The digital world affords archivists the opportunity to automate portions of the appraisal process. For example, keyword searches across multiple files and folders can quickly isolate anything containing a social security number or other sorts of private information for subsequent redaction or deletion. A hexadecimal number unique to one specific file (known as a hash value) can be created for all items in a series of folders and subsequently compared for the purposes of identifying duplicates. However, digital photography–especially images taken by commercial photographers–can potentially yield hundreds of files taken over a brief period of time that are nearly identical one to another. What is an archives to do?
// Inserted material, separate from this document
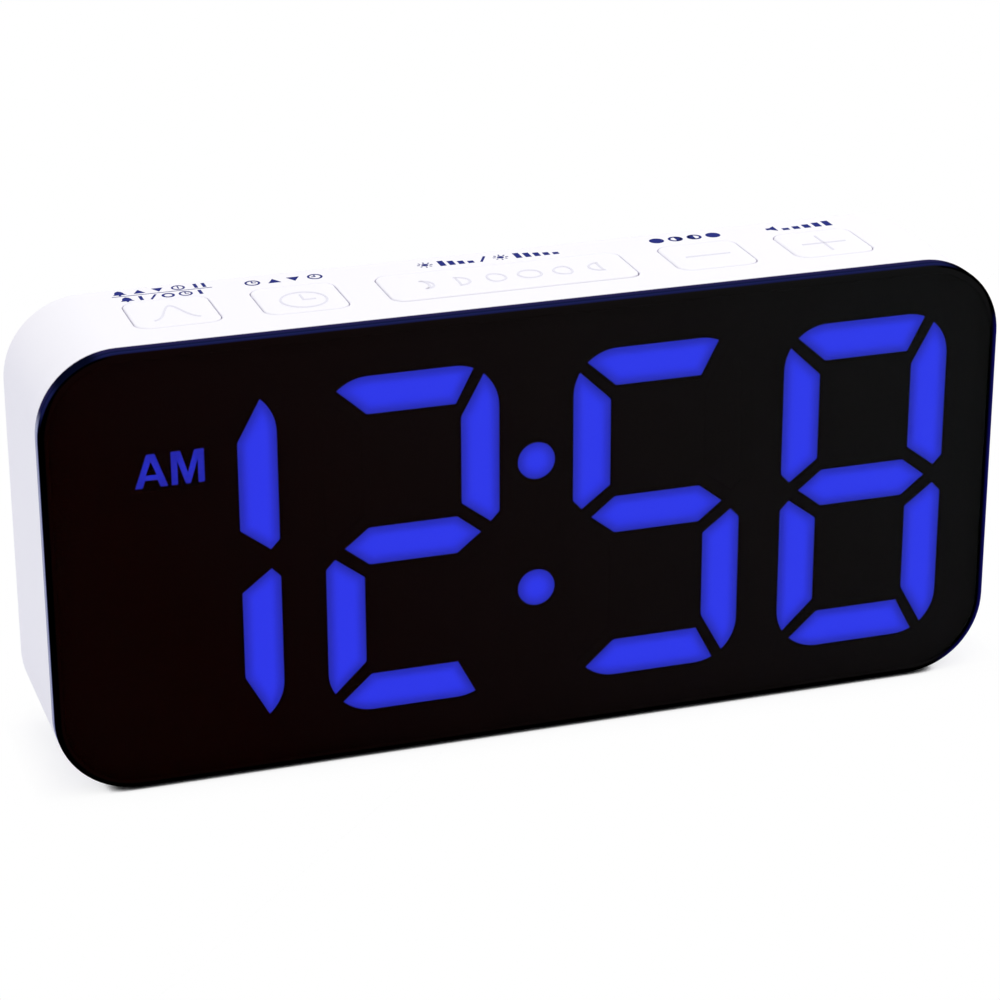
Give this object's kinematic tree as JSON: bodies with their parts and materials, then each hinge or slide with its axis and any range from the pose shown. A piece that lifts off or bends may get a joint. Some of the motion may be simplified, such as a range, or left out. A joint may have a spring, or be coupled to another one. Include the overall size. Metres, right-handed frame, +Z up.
{
  "type": "digital alarm clock",
  "caption": "Wide tabletop alarm clock with a smoked front lens, seven-segment figures, push keys along the top and a covered back with battery door.",
  "frame": {"origin": "on the table, below the middle of the clock", "axes": "+X across the clock to its right as seen from the front, +Y from its front to its back, +Z up"},
  "size_m": [0.215, 0.041, 0.0993],
  "materials": {
    "casing": "fine satin moulded white plastic",
    "key": "satin moulded white plastic",
    "lens": "smoked glossy acrylic",
    "mask": "black",
    "segment": "translucent diffuser, lit blue",
    "reflector": "white",
    "board": "green solder mask",
    "component": "black moulded",
    "plunger": "grey moulded",
    "steel": "zinc plated",
    "magnet": "sintered ferrite",
    "cone": "coated film",
    "lead": "insulated wire",
    "cell": "plain printed sleeve",
    "foot": "soft grey rubber"
  },
  "bodies": {
    "clock": {"shell": "casing", "rear_cover": "casing", "front_lens": "lens", "display_mask": "mask", "hours_tens_diffuser": "segment", "hours_units_diffuser": "segment", "minutes_tens_diffuser": "segment", "minutes_units_diffuser": "segment", "colon_diffuser": "segment", "half_day_diffuser": "segment", "reflector_frame": "reflector", "display_board": "board", "key_board": "board", "main_board": "board", "alarm_switch": "component", "time_switch": "component", "snooze_switch_1": "component", "snooze_switch_2": "component", "minus_switch": "component", "plus_switch": "component", "controller_chip": "component", "board_header": "component", "key_header": "component", "power_inlet": "component", "inlet_pin": "steel", "key_board_screw_1": "steel", "key_board_screw_2": "steel", "board_screw_1": "steel", "board_screw_2": "steel", "cover_screw_1": "steel", "cover_screw_2": "steel", "cover_screw_3": "steel", "cover_screw_4": "steel", "cell_bridge": "steel", "cell_terminal_1": "steel", "cell_terminal_2": "steel", "cell_1": "cell", "cell_2": "cell", "speaker_basket": "steel", "speaker_magnet": "magnet", "speaker_cone": "cone", "speaker_lead": "lead", "foot_1": "foot", "foot_2": "foot", "foot_3": "foot", "foot_4": "foot"},
    "alarm_button": {"alarm_key": "key", "alarm_plunger": "plunger"},
    "time_button": {"time_key": "key", "time_plunger": "plunger"},
    "snooze_button": {"snooze_key": "key", "snooze_plunger_1": "plunger", "snooze_plunger_2": "plunger"},
    "minus_button": {"minus_key": "key", "minus_plunger": "plunger"},
    "plus_button": {"plus_key": "key", "plus_plunger": "plunger"},
    "door": {"battery_door": "casing"}
  },
  "joints": [
    {"name": "alarm_press", "type": "slide", "parent": "clock", "child": "alarm_button", "axis": [0, 0, -1], "range_m": [0, 0.0008], "stiffness_N_per_m": 500, "springref_m": -0.0006},
    {"name": "time_press", "type": "slide", "parent": "clock", "child": "time_button", "axis": [0, 0, -1], "range_m": [0, 0.0008], "stiffness_N_per_m": 500, "springref_m": -0.0006},
    {"name": "snooze_press", "type": "slide", "parent": "clock", "child": "snooze_button", "axis": [0, 0, -1], "range_m": [0, 0.0008], "stiffness_N_per_m": 800, "springref_m": -0.0006},
    {"name": "minus_press", "type": "slide", "parent": "clock", "child": "minus_button", "axis": [0, 0, -1], "range_m": [0, 0.0008], "stiffness_N_per_m": 500, "springref_m": -0.0006},
    {"name": "plus_press", "type": "slide", "parent": "clock", "child": "plus_button", "axis": [0, 0, -1], "range_m": [0, 0.0008], "stiffness_N_per_m": 500, "springref_m": -0.0006},
    {"name": "door_hinge", "type": "hinge", "parent": "clock", "child": "door", "pos_m": [-0.018, 0.01945, 0.04685], "axis": [1, 0, 0], "range_deg": [0, 85]}
  ]
}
Some strategies are clear and involve little effort. If shooting in a proprietary file format (Canon’s is .cr2 and Nikon’s is .nef), a photographer’s favorite images (selections) will have been modified in editing software, such as Adobe Photoshop. These changes will not have affected the original file but instead a sidecar (.xmp) file will have been automatically created that captures any/all modifications made to the original file. Simply seeing that a .cr2 or .nef file has an associated sidecar (.xmp) file would suggest that this specific image was of importance to its creator, especially if one can verify that they were the only ones to handle these files after the image was captured. All other items without these sidecar files could potentially be considered for deletion. If the opportunity is available, working with the original photographer on making a selection for permanent retention would be a very useful appraisal exercise, but most institutions will not have this luxury.
Neither of the above scenarios are always available to archivists. Advancements are being made on a regular basis that will help further automate the identification of nearly-identical items that could also be explored as a tool for appraisal. For example, ssdeep is a free program that can be used to analyze context triggered piecewise hashes (CTPH). Also referred to as ‘fuzzy logic,’ ssdeep looks at multiple files and confirms sequences of identical bytes in the same order, but will flag differences between these sequences in both content and length. These subtle changes between files could potentially help in the identification and deletion of near-identical digital photographs in a folder.
No solution will be perfect, but building a solid set of tools and applying archival theory to the appraisal process will help an institution appropriately manage its digital assets. Also important is experimentation and dissemination of efforts. Albert Einstein once said, “No amount of experimentation can ever prove me right; a single experiment can prove me wrong.” SCA looks to the broader archival profession for answers and solutions, but often its most successful efforts have been the result of experimentation. We look forward to sharing our challenges and successes about practical digital appraisal–among many others–with our archival colleagues in the near future.